Dunst, Smog und Stau

Musasizi zeigt den Hügel hinunter, wo der Dunst und Smog über Kampalas Innenstadt hängen. Zu Stoßzeiten herrscht auf den engen Straßen Stau. Abgasnormbestimmung ist in Afrika ein Fremdwort. "Der Verkehr in Kampala ist so chaotisch, die Stadt stinkt", klagt Musasizi. Ugandas wachsende Mittelklasse kann sich immer mehr Autos leisten. Die meisten sind Gebrauchtwagen, importiert aus Japan oder Südkorea, die den dortigen Abgasbestimmungen nicht mehr entsprechen. Mit Musasizis Elektrofahrzeugen soll das anders werden.

Er zeigt auf seinem Computer aufwendige Animationen von den Werkshallen, wo 2018 der erste Kiira vom Band laufen soll. Die Diashow erinnert eher an Silicon Valley als an Ugandas schmutzige Werkstätten, wo Mechaniker jeden Tag improvisieren müssen, um in Ermangelung an Ersatzteilen alte Karren wieder flott zu kriegen.

"Die Zeiten sind vorbei, in denen man sein Auto sechs Wochen in die Werkstatt geben muss, bis irgendwann das Ersatzteil aus Japan eintrifft", sagt Musasizi. Bei Kiira-Motors sollen Reparaturen sofort möglich sein. 3000 Fahrzeuge sollen jährlich hergestellt werden.
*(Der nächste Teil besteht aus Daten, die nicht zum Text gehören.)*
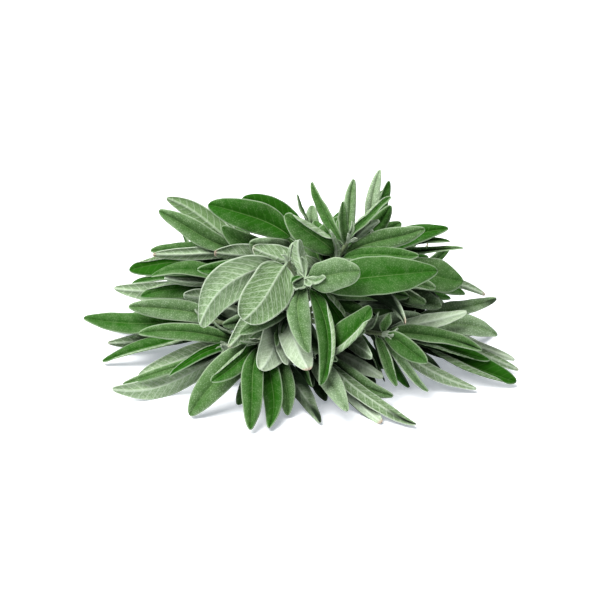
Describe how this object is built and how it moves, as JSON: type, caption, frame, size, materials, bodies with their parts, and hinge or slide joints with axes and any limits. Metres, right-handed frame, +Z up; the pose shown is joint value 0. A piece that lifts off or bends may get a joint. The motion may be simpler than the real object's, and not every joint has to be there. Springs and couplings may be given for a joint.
{
  "type": "sage sprig",
  "caption": "Bushy, much-branched sprig of garden sage lying in a low mound, with long felted leaves fanning out on all sides.",
  "frame": {"origin": "centre of the heap's box, on the surface it lies on", "axes": "+X along the heap's long side, -Y towards the viewer of its front, +Z up"},
  "size_m": [0.2624, 0.1898, 0.1116],
  "materials": {
    "leaf": "matte, finely felted",
    "stem": "matte"
  },
  "bodies": {
    "root": {"main_stem": "stem", "shoot_crown_right": "leaf", "shoot_crown_back": "leaf", "shoot_crown_left": "leaf", "shoot_crown_front": "leaf", "shoot_leader": "leaf", "shoot_middle": "leaf", "shoot_front": "leaf", "shoot_front_right": "leaf", "shoot_right_low": "leaf", "shoot_right_front": "leaf", "shoot_right_mid": "leaf", "shoot_upper_left": "leaf", "shoot_left_mid": "leaf", "shoot_left_low": "leaf", "shoot_left_front": "leaf", "shoot_back_left": "leaf", "shoot_back_right": "leaf", "shoot_back_mid": "leaf"}
  },
  "joints": []
}
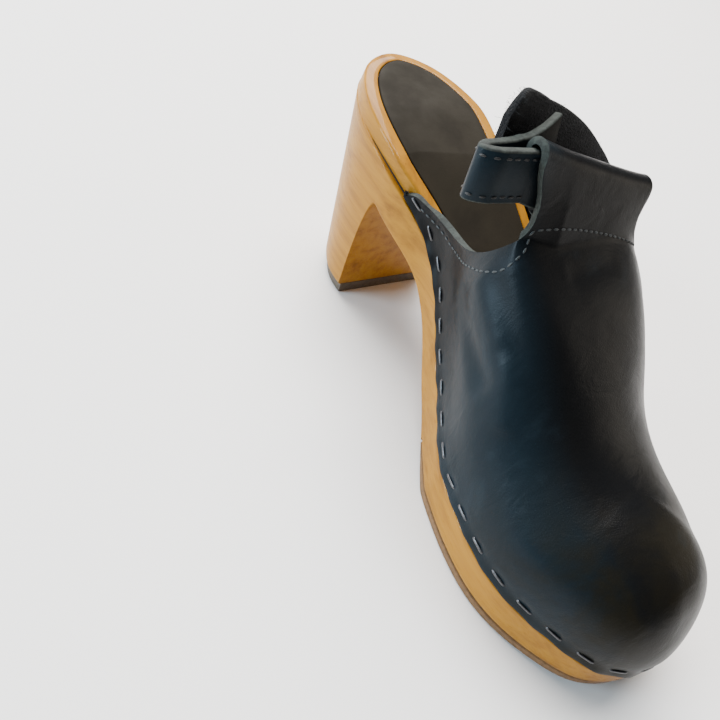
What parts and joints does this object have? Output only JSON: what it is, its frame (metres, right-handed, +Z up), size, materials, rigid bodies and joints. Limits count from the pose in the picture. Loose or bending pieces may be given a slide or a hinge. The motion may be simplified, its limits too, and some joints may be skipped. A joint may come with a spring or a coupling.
{
  "type": "high-heeled wooden clog",
  "caption": "Wooden-soled clog with a carved high heel, a black leather upper set in a rebate, and a heel strap folded through a tab.",
  "frame": {"origin": "middle of the footprint of the bounding box, on the floor that heel and forefoot stand on", "axes": "+Z up, +Y from the toe to the heel, -X the big-toe side"},
  "size_m": [0.0944, 0.2354, 0.1294],
  "materials": {
    "wood": "clear varnished honey-coloured wood with a soft gloss",
    "tread_rubber": "tan brown matt rubber",
    "lift_rubber": "grey-brown matt rubber",
    "sock_leather": "dark brown-grey matt leather",
    "black_leather": "black oiled leather, satin",
    "band_fabric": "black hook-and-loop band, fuzzy",
    "staple_steel": "dark steel wire staples",
    "thread": "dark waxed sewing thread"
  },
  "bodies": {
    "root": {"wood_sole": "wood", "forefoot_tread": "tread_rubber", "heel_lift": "lift_rubber", "insole_sock": "sock_leather", "upper": "black_leather", "heel_strap": "black_leather", "strap_band": "band_fabric"}
  },
  "joints": []
}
Dazu müssen jedoch zumindest zu Beginn der Produktion alle 30.000 Einzelteile aus aller Welt zugeliefert werden: vom Motor bis zum Rückspiegel. Bis auf die Reifen, die in Tansania hergestellt werden, und das Fensterglas, das aus Kenia importiert wird, wird kaum ein Einzelteil in Afrika fabriziert. "Noch nicht - aber wir haben Pläne, in sieben oder zehn Jahren irgendwann unseren eigenen Motor zu fertigen", sagt er.
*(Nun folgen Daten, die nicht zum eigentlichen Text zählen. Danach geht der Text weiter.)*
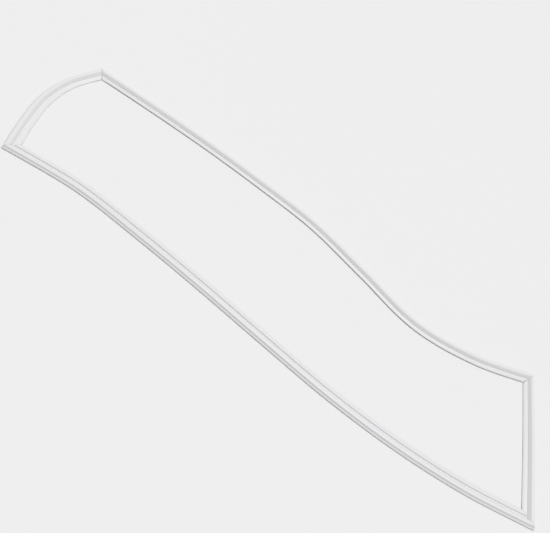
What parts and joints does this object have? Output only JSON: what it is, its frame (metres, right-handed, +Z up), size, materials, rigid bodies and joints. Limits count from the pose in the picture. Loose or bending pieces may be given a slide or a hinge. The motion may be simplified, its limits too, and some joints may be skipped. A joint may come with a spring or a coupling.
{
  "type": "refrigerator door gasket",
  "caption": "Rectangular welded loop of soft hollow profile with a magnet strip in each side, which seals a refrigerator door to its cabinet.",
  "frame": {"origin": "middle of the loop's footprint, on the surface that it lies on", "axes": "+X along the long sides towards the bottom end, +Y from the handle side to the hinge side, +Z up, out of the magnet face"},
  "size_m": [1.551, 0.4534, 0.0102],
  "materials": {
    "soft_pvc": "satin",
    "magnet_rubber": "matte"
  },
  "bodies": {
    "root": {"handle_side_profile": "soft_pvc", "handle_side_magnet": "magnet_rubber", "bottom_end_profile": "soft_pvc", "bottom_end_magnet": "magnet_rubber", "hinge_side_profile": "soft_pvc", "hinge_side_magnet": "magnet_rubber", "top_end_profile": "soft_pvc", "top_end_magnet": "magnet_rubber"}
  },
  "joints": []
}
Klingt das nicht etwas zu sehr nach Träumerei? Ugandas Wirtschaft basiert bislang auf Ackerbau, Viehzucht und Fischerei. Jenseits von Musasizis Ingenieursstudenten gibt es kaum qualifizierte Arbeitskräfte. Die Dämme am Nil produzieren nicht einmal genügend Strom für alle Haushalte gleichzeitig. Wie soll damit eine Industrieanlage und tausende von E-Autos versorgt werden? Der Verkaufspreis für ein E-Auto liegt bei rund 40.000 Dollar. Wer kann sich das denn leisten? Aber auch hier hatte Präsident Museveni Lösungen zugesagt: 350 Millionen Dollar sollen aus der Staatskasse in das Werk investiert werden. Erster Abnehmer wird die Regierung: E-Autos für Minister und Beamte. Für Privatkunden soll es günstige Leasingverträge in Kooperation mit Banken geben - ein ganz neues Konzept in Afrika. Doch geht das alles auf?

Keine Debatte

Ugandas Regierung hat hier kein Mitspracherecht. Wenn der Präsident, der seit 28 Jahren an der Macht ist, entscheidet, gibt es keine demokratischen Debatten. Nur die regierungskritische Zeitung "Daily Monitor" publizierte kritische Kommentare: "Bei unserer kleinen Wirtschaft muss Uganda komplett betrunken sein, sollte es tatsächlich hunderte von Millionen Dollar in die Idee investieren, ein elektrisches Auto zu bauen, das nicht der Leistung und Qualitätsansprüchen eines modernen Wagens entspricht", schreibt der Analyst Alan Tacca.